About this genetics and mental health research news
Single-Nucleus Transcriptome Profiling of Dorsolateral Prefrontal Cortex: Mechanistic Roles for Neuronal Gene Expression, Including the 17q21.31 Locus, in PTSD Stress Response
Multidisciplinary studies of posttraumatic stress disorder (PTSD) and major depressive disorder (MDD) implicate the dorsolateral prefrontal cortex (DLPFC) in disease risk and pathophysiology. Postmortem brain studies have relied on bulk-tissue RNA sequencing (RNA-seq), but single-cell RNA-seq is needed to dissect cell-type-specific mechanisms. The authors conducted the first single-nucleus RNA-seq postmortem brain study in PTSD to elucidate disease transcriptomic pathology with cell-type-specific resolution.
Profiling of 32 DLPFC samples from 11 individuals with PTSD, 10 with MDD, and 11 control subjects was conducted (∼415K nuclei; >13K cells per sample). A replication sample included 15 DLPFC samples (∼160K nuclei; >11K cells per sample).

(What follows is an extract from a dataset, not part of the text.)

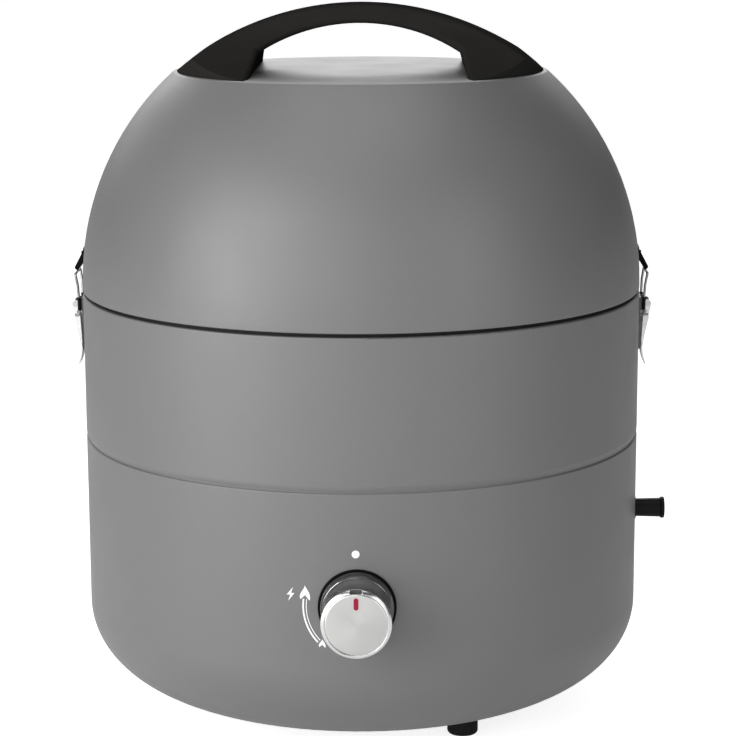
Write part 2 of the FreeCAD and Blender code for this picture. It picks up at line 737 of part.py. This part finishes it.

Differential gene expression analyses identified significant single-nucleus RNA-seq differentially expressed genes (snDEGs) in excitatory (EX) and inhibitory (IN) neurons and astrocytes, but not in other cell types or bulk tissue. MDD samples had more false discovery rate–corrected significant snDEGs, and PTSD samples had a greater replication rate. In EX and IN neurons, biological pathways that were differentially enriched in PTSD compared with MDD included glucocorticoid signaling. Furthermore, glucocorticoid signaling in induced pluripotent stem cell (iPSC)–derived cortical neurons demonstrated greater relevance in PTSD and opposite direction of regulation compared with MDD, especially in EX neurons. Many snDEGs were from the 17q21.31 locus and are particularly interesting given causal roles in disease pathogenesis and DLPFC-based neuroimaging (PTSD: ARL17B, LINC02210-CRHR1, and LRRC37A2; MDD: LRRC37A and LRP4), while others were regulated by glucocorticoids in iPSC-derived neurons (PTSD: SLC16A6, TAF1C; MDD: CDH3).
The study findings point to cell-type-specific mechanisms of brain stress response in PTSD and MDD, highlighting the importance of examining cell-type-specific gene expression and indicating promising novel biomarkers and therapeutic targets.